DATA BLOCK:
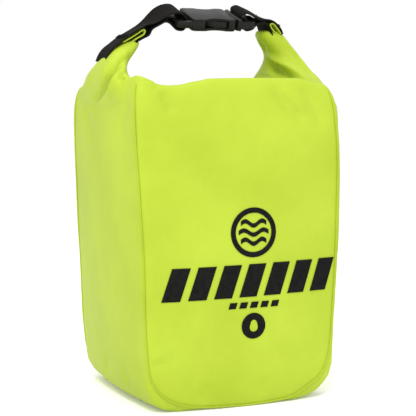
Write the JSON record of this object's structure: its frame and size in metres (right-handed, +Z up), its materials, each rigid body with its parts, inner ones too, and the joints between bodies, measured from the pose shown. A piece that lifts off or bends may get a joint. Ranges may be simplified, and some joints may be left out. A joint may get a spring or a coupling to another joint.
{
  "type": "roll-top dry bag",
  "caption": "Boxy roll-top waterproof bag in bright coated fabric, its rolled mouth folded up and joined by a side-release buckle as a carry loop.",
  "frame": {"origin": "centre of the flat base, on the surface the bag stands on", "axes": "+Z up, +X along the width towards the right of the front panel, -Y out of the printed front panel"},
  "size_m": [0.1966, 0.1718, 0.3349],
  "materials": {
    "coated_fabric": "fluorescent yellow-green coated woven nylon, soft satin sheen",
    "seam_piping": "same fabric turned and stitched into a raised seam",
    "seam_tape": "clear-grey heat-bonded sealing tape",
    "stiffener": "flexible flat plastic strip sewn inside the mouth hem",
    "webbing": "black ribbed polypropylene webbing",
    "thread": "black bonded polyester stitches",
    "moulded_buckle": "black acetal, fine matt moulded texture"
  },
  "bodies": {
    "bag_body": {"front_panel": "coated_fabric", "back_panel": "coated_fabric", "left_gusset": "coated_fabric", "right_gusset": "coated_fabric", "bottom_panel": "coated_fabric", "front_seam_piping": "seam_piping", "rear_seam_piping": "seam_piping", "front_seam_tape": "seam_tape", "rear_seam_tape": "seam_tape"},
    "closure": {"neck_front": "coated_fabric", "neck_rear": "coated_fabric", "neck_left": "coated_fabric", "neck_right": "coated_fabric", "mouth_roll": "coated_fabric", "mouth_stiffener": "stiffener", "webbing_tab_left": "webbing", "bar_tack_left": "thread", "buckle_female": "moulded_buckle"},
    "right_roll_arm": {"mouth_roll_right": "coated_fabric", "mouth_stiffener_right": "stiffener"},
    "buckle_plug": {"buckle_male": "moulded_buckle", "webbing_tab_right": "webbing", "bar_tack_right": "thread"},
    "front_release": {"buckle_arm_front": "moulded_buckle"},
    "rear_release": {"buckle_arm_rear": "moulded_buckle"}
  },
  "joints": [
    {"name": "carry_loop_tilt", "type": "hinge", "parent": "bag_body", "child": "closure", "pos_m": [0, 0, 0.2615], "axis": [1, 0, 0], "range_deg": [-38, 12], "stiffness_Nm_per_rad": 0.4, "deforming": ["neck_front", "neck_rear", "neck_left", "neck_right"]},
    {"name": "buckle_pull", "type": "slide", "parent": "closure", "child": "buckle_plug", "axis": [1, 0, 0], "range_m": [0, 0.026], "deforming": ["webbing_tab_right", "bar_tack_right", "buckle_arm_front", "buckle_arm_rear"]},
    {"name": "right_arm_swing", "type": "hinge", "parent": "closure", "child": "right_roll_arm", "pos_m": [0.0705, 0, 0.2535], "axis": [0, 1, 0], "range_deg": [0, 25]},
    {"name": "front_release_squeeze", "type": "hinge", "parent": "buckle_plug", "child": "front_release", "pos_m": [0.0136, -0.02935, 0.31788], "axis": [0, -0.3256, 0.9455], "range_deg": [-8, 0], "stiffness_Nm_per_rad": 0.05},
    {"name": "rear_release_squeeze", "type": "hinge", "parent": "buckle_plug", "child": "rear_release", "pos_m": [0.0136, -0.0112, 0.32412], "axis": [0, -0.3256, 0.9455], "range_deg": [0, 8], "stiffness_Nm_per_rad": 0.05}
  ],
  "couplings": [
    {"joint": "right_arm_swing", "follows": "buckle_pull", "rad_per_m": 16.1},
    {"joint": "rear_release_squeeze", "follows": "front_release_squeeze", "ratio": -1}
  ]
}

STATED PROBLEM: Take the listing above and write it out again exactly.

TASK RESULT:
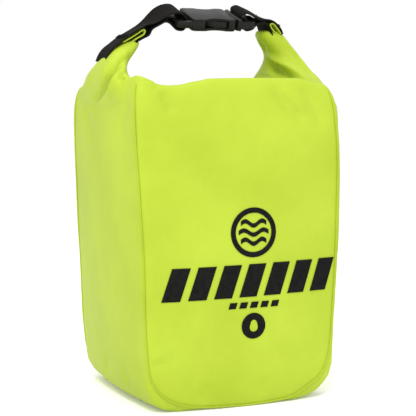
Write the JSON record of this object's structure: its frame and size in metres (right-handed, +Z up), its materials, each rigid body with its parts, inner ones too, and the joints between bodies, measured from the pose shown. A piece that lifts off or bends may get a joint. Ranges may be simplified, and some joints may be left out. A joint may get a spring or a coupling to another joint.
{
  "type": "roll-top dry bag",
  "caption": "Boxy roll-top waterproof bag in bright coated fabric, its rolled mouth folded up and joined by a side-release buckle as a carry loop.",
  "frame": {"origin": "centre of the flat base, on the surface the bag stands on", "axes": "+Z up, +X along the width towards the right of the front panel, -Y out of the printed front panel"},
  "size_m": [0.1966, 0.1718, 0.3349],
  "materials": {
    "coated_fabric": "fluorescent yellow-green coated woven nylon, soft satin sheen",
    "seam_piping": "same fabric turned and stitched into a raised seam",
    "seam_tape": "clear-grey heat-bonded sealing tape",
    "stiffener": "flexible flat plastic strip sewn inside the mouth hem",
    "webbing": "black ribbed polypropylene webbing",
    "thread": "black bonded polyester stitches",
    "moulded_buckle": "black acetal, fine matt moulded texture"
  },
  "bodies": {
    "bag_body": {"front_panel": "coated_fabric", "back_panel": "coated_fabric", "left_gusset": "coated_fabric", "right_gusset": "coated_fabric", "bottom_panel": "coated_fabric", "front_seam_piping": "seam_piping", "rear_seam_piping": "seam_piping", "front_seam_tape": "seam_tape", "rear_seam_tape": "seam_tape"},
    "closure": {"neck_front": "coated_fabric", "neck_rear": "coated_fabric", "neck_left": "coated_fabric", "neck_right": "coated_fabric", "mouth_roll": "coated_fabric", "mouth_stiffener": "stiffener", "webbing_tab_left": "webbing", "bar_tack_left": "thread", "buckle_female": "moulded_buckle"},
    "right_roll_arm": {"mouth_roll_right": "coated_fabric", "mouth_stiffener_right": "stiffener"},
    "buckle_plug": {"buckle_male": "moulded_buckle", "webbing_tab_right": "webbing", "bar_tack_right": "thread"},
    "front_release": {"buckle_arm_front": "moulded_buckle"},
    "rear_release": {"buckle_arm_rear": "moulded_buckle"}
  },
  "joints": [
    {"name": "carry_loop_tilt", "type": "hinge", "parent": "bag_body", "child": "closure", "pos_m": [0, 0, 0.2615], "axis": [1, 0, 0], "range_deg": [-38, 12], "stiffness_Nm_per_rad": 0.4, "deforming": ["neck_front", "neck_rear", "neck_left", "neck_right"]},
    {"name": "buckle_pull", "type": "slide", "parent": "closure", "child": "buckle_plug", "axis": [1, 0, 0], "range_m": [0, 0.026], "deforming": ["webbing_tab_right", "bar_tack_right", "buckle_arm_front", "buckle_arm_rear"]},
    {"name": "right_arm_swing", "type": "hinge", "parent": "closure", "child": "right_roll_arm", "pos_m": [0.0705, 0, 0.2535], "axis": [0, 1, 0], "range_deg": [0, 25]},
    {"name": "front_release_squeeze", "type": "hinge", "parent": "buckle_plug", "child": "front_release", "pos_m": [0.0136, -0.02935, 0.31788], "axis": [0, -0.3256, 0.9455], "range_deg": [-8, 0], "stiffness_Nm_per_rad": 0.05},
    {"name": "rear_release_squeeze", "type": "hinge", "parent": "buckle_plug", "child": "rear_release", "pos_m": [0.0136, -0.0112, 0.32412], "axis": [0, -0.3256, 0.9455], "range_deg": [0, 8], "stiffness_Nm_per_rad": 0.05}
  ],
  "couplings": [
    {"joint": "right_arm_swing", "follows": "buckle_pull", "rad_per_m": 16.1},
    {"joint": "rear_release_squeeze", "follows": "front_release_squeeze", "ratio": -1}
  ]
}